AIM:
Quote the listing below word for word, stopping after the line that contains "CROWN_ROUND = 0.8".
-------- SUPPLIED INFORMATION --------
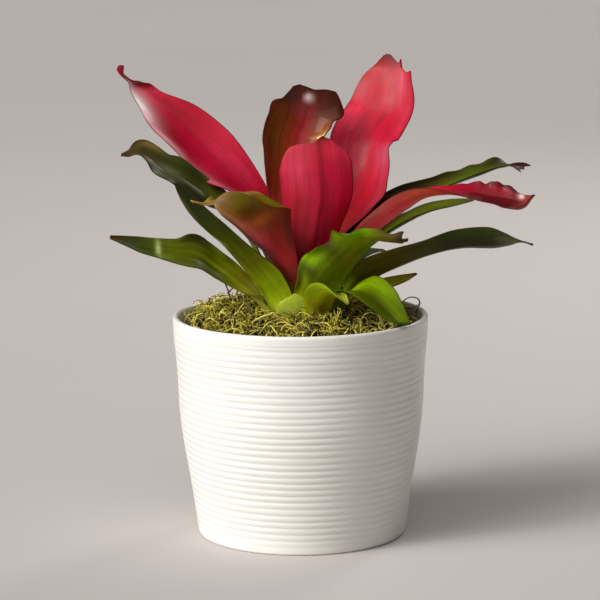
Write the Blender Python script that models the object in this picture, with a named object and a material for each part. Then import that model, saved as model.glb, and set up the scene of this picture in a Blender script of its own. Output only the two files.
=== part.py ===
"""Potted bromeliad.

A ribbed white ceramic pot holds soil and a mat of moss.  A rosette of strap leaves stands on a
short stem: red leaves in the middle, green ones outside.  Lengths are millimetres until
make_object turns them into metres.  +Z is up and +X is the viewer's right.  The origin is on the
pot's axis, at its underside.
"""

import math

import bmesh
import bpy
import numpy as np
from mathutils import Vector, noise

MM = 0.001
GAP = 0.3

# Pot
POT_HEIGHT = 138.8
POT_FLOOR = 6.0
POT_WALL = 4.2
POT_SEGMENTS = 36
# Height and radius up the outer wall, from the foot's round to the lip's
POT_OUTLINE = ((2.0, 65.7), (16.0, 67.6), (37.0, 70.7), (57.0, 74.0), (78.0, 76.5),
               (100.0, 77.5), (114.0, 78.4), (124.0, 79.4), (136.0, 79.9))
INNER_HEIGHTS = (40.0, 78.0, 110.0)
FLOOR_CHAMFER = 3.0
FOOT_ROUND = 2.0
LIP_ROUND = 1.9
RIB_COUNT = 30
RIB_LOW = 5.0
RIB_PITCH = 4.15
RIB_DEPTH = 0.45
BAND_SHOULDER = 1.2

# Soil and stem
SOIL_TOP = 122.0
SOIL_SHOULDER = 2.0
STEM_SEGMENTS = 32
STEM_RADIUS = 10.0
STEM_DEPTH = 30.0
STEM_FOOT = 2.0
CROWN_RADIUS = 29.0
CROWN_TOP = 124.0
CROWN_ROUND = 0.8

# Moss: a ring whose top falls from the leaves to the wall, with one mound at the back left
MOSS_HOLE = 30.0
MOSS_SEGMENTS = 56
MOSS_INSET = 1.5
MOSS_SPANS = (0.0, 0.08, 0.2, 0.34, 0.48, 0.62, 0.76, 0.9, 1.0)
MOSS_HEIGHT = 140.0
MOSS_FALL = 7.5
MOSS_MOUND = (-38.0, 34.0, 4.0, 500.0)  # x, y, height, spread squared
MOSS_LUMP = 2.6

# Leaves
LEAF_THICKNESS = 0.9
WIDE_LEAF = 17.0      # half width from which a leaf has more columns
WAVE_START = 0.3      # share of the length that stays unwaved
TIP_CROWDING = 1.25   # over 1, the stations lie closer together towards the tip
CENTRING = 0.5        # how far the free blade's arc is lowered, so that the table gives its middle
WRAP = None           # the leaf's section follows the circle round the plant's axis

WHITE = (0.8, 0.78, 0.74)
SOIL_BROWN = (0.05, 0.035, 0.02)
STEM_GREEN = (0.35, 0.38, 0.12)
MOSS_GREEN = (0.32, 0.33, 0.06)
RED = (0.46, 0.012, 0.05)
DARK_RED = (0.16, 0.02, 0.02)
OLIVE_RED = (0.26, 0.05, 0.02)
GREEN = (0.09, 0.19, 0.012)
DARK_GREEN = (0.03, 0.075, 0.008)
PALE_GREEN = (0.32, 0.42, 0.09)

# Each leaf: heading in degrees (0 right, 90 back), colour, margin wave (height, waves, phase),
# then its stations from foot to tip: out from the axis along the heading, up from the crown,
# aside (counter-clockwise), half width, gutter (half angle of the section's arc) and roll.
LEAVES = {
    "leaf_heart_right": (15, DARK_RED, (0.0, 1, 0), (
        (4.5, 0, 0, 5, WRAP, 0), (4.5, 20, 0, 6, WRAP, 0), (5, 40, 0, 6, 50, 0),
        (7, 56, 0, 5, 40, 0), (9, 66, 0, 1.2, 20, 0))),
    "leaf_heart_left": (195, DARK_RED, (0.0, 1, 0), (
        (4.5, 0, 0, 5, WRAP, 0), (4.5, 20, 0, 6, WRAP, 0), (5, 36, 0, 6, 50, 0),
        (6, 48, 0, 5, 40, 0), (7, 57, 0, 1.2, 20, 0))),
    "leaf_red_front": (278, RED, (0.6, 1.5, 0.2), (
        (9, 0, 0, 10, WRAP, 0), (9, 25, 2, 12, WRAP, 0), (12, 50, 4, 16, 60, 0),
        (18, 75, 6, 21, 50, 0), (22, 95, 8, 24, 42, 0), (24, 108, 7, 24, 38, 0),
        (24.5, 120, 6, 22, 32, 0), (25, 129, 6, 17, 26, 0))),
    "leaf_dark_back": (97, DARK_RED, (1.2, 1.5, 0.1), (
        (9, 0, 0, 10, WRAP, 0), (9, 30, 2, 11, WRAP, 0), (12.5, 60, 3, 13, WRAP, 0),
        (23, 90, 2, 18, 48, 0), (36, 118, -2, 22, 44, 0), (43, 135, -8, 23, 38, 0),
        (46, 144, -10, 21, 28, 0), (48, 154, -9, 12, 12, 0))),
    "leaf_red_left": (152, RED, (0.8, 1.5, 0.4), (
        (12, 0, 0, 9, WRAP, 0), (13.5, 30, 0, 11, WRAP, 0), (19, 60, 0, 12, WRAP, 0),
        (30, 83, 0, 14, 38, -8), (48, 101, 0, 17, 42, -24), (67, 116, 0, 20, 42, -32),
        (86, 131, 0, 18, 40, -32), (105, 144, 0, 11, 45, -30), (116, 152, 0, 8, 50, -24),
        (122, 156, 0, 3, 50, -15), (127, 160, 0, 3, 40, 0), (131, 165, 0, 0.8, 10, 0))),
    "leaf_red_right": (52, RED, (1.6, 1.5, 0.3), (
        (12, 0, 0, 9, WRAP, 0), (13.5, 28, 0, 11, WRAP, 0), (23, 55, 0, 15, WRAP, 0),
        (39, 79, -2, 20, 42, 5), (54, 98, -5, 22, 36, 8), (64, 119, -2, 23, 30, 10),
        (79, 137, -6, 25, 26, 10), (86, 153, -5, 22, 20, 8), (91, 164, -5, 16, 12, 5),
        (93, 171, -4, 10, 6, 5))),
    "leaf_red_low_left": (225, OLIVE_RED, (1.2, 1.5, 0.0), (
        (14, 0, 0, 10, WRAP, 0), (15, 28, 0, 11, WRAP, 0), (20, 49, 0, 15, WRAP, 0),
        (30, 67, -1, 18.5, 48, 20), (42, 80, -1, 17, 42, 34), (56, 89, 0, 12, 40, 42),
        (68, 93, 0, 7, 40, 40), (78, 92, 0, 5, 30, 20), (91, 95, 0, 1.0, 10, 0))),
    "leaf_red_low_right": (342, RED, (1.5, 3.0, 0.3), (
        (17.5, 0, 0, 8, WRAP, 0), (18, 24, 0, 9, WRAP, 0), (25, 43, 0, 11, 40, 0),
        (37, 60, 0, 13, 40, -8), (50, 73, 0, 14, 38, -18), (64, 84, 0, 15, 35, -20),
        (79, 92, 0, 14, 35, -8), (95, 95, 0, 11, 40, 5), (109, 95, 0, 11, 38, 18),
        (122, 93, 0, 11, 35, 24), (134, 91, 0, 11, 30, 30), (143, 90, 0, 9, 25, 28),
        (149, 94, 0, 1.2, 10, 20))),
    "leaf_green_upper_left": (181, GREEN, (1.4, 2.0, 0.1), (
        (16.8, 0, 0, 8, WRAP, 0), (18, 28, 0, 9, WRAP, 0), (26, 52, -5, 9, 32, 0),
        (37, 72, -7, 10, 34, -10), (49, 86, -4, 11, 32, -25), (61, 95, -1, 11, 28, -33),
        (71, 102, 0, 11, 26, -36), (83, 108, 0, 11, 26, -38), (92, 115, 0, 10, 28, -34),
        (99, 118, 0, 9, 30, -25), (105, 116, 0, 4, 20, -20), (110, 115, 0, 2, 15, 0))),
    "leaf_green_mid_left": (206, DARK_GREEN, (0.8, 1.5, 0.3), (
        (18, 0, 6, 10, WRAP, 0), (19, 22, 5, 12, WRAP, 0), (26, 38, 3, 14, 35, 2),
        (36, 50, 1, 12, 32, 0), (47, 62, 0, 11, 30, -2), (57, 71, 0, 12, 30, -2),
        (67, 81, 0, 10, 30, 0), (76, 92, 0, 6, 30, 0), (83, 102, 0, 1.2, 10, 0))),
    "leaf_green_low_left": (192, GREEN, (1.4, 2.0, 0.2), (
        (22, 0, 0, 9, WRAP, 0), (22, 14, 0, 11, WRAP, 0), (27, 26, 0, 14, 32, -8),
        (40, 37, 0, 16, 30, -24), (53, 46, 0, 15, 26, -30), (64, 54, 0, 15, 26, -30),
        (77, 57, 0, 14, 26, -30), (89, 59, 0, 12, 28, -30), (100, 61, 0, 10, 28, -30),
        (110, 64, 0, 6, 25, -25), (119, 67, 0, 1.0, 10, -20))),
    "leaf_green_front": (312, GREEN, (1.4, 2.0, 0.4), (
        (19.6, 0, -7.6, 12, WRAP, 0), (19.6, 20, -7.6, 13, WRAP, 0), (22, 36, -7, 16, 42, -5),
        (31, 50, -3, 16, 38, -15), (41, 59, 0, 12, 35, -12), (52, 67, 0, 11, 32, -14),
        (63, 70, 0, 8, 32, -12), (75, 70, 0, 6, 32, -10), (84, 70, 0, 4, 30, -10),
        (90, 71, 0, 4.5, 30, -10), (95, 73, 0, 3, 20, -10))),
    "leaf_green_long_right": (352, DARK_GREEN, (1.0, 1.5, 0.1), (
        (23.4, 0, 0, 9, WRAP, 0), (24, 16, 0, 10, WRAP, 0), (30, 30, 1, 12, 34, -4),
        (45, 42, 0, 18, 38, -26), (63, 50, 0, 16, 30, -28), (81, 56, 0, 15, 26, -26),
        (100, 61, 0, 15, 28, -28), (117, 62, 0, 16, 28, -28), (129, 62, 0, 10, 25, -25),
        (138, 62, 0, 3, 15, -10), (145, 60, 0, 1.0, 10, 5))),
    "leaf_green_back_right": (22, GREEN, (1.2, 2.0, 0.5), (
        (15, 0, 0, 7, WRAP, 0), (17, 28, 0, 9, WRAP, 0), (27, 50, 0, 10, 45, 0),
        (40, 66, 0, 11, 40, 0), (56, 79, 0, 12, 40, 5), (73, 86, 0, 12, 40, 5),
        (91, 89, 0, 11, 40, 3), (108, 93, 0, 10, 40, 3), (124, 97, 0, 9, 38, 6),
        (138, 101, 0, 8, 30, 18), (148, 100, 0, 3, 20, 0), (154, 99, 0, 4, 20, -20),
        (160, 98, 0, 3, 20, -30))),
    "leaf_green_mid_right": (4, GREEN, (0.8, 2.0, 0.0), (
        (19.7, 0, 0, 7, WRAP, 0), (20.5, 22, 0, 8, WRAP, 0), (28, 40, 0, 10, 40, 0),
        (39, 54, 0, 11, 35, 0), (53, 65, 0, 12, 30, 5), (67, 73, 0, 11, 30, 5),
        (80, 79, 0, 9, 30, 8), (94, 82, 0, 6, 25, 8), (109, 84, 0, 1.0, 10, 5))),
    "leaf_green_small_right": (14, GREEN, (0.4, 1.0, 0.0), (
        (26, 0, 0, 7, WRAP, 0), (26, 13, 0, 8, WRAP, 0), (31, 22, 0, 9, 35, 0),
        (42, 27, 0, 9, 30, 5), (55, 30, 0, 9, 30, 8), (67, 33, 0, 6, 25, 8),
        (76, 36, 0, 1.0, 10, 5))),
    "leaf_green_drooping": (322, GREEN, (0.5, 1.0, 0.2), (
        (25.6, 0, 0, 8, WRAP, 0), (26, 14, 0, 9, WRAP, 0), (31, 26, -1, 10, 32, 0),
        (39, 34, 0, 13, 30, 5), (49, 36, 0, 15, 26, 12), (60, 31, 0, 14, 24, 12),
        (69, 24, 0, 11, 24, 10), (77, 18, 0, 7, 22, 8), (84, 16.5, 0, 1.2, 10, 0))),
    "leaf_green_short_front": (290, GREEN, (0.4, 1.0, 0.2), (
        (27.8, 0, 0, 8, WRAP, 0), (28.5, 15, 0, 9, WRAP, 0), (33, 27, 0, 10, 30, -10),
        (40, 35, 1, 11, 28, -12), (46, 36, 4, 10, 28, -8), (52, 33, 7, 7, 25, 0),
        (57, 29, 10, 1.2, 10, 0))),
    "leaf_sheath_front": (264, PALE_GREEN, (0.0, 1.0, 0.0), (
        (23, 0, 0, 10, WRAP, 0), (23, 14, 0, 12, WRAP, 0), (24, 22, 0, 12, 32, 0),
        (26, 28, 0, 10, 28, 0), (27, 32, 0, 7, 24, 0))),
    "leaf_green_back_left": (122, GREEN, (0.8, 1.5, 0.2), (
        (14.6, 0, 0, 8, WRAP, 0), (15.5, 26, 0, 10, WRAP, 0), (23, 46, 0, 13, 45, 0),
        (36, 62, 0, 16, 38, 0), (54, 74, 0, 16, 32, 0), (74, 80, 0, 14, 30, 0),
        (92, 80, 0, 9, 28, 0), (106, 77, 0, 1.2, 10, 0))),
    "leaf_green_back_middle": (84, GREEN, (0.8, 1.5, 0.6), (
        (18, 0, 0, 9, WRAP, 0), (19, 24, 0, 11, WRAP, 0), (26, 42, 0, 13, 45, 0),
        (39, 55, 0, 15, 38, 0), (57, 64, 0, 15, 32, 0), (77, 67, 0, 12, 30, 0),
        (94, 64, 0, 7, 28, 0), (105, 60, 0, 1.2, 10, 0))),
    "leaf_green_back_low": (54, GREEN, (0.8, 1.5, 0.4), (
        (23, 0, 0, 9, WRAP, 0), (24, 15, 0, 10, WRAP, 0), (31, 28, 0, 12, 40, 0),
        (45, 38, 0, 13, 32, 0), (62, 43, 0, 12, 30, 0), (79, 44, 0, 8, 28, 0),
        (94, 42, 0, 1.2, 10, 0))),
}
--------
ANSWER TO THE EXERCISE:
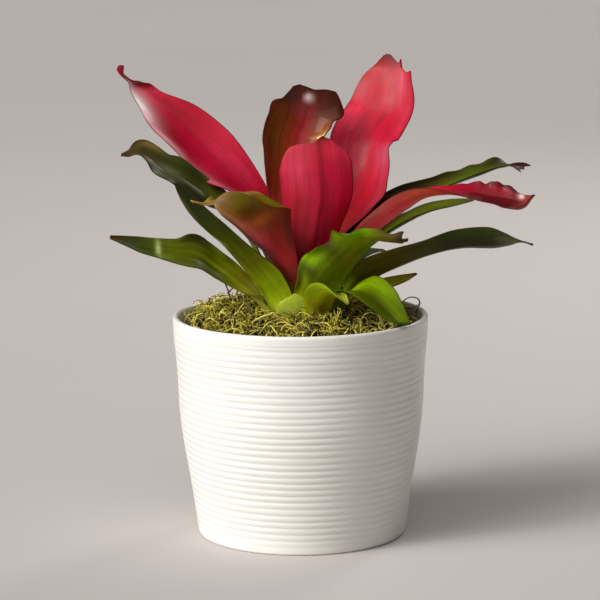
Write the Blender Python script that models the object in this picture, with a named object and a material for each part. Then import that model, saved as model.glb, and set up the scene of this picture in a Blender script of its own. Output only the two files.
=== part.py ===
"""Potted bromeliad.

A ribbed white ceramic pot holds soil and a mat of moss.  A rosette of strap leaves stands on a
short stem: red leaves in the middle, green ones outside.  Lengths are millimetres until
make_object turns them into metres.  +Z is up and +X is the viewer's right.  The origin is on the
pot's axis, at its underside.
"""

import math

import bmesh
import bpy
import numpy as np
from mathutils import Vector, noise

MM = 0.001
GAP = 0.3

# Pot
POT_HEIGHT = 138.8
POT_FLOOR = 6.0
POT_WALL = 4.2
POT_SEGMENTS = 36
# Height and radius up the outer wall, from the foot's round to the lip's
POT_OUTLINE = ((2.0, 65.7), (16.0, 67.6), (37.0, 70.7), (57.0, 74.0), (78.0, 76.5),
               (100.0, 77.5), (114.0, 78.4), (124.0, 79.4), (136.0, 79.9))
INNER_HEIGHTS = (40.0, 78.0, 110.0)
FLOOR_CHAMFER = 3.0
FOOT_ROUND = 2.0
LIP_ROUND = 1.9
RIB_COUNT = 30
RIB_LOW = 5.0
RIB_PITCH = 4.15
RIB_DEPTH = 0.45
BAND_SHOULDER = 1.2

# Soil and stem
SOIL_TOP = 122.0
SOIL_SHOULDER = 2.0
STEM_SEGMENTS = 32
STEM_RADIUS = 10.0
STEM_DEPTH = 30.0
STEM_FOOT = 2.0
CROWN_RADIUS = 29.0
CROWN_TOP = 124.0
CROWN_ROUND = 0.8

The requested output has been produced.